Shan has achieved international impact with her work. Her archival materials were requested by and donated to the Smithsonian’s National Museum of the American Indian for future scholarly research. She was also identified by the Museum of the Cherokee Indian as the 14th living Cherokee able to create baskets utilizing the difficult double-weave technique.
Her work belongs to over twenty museum collections worldwide and her baskets have traveled extensively carrying Native stories, both traumatic and celebratory, with them.
Shan felt that her work was guided by the ancestors. Now, we will be guided by her. Shan’s legacy will not only be the message of her art but the deep kindness, empathy and respect she demonstrated to those around her.

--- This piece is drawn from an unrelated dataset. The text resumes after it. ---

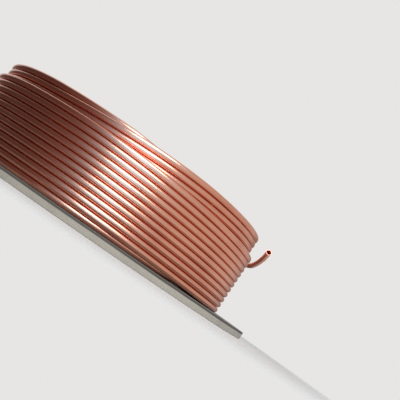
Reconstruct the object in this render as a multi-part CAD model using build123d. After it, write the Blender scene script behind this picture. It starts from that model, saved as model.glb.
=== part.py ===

A memorial service will be held on December 29, 2018 at the Gilcrease Museum, 1:00 p.m.
In lieu of flowers, the family requests donations in honor of Shan to the Institute of American Indian Arts (www.iaia.edu), Porta Caeli House end of life care (www.portacaeli.org), Gilcrease Museum (www.gilcrease.org), and Wing It (www.tulsaaudubon.org/wing-it).
The Cherokee language has no word for goodbye.
I tsv go hv ya…We will see you again.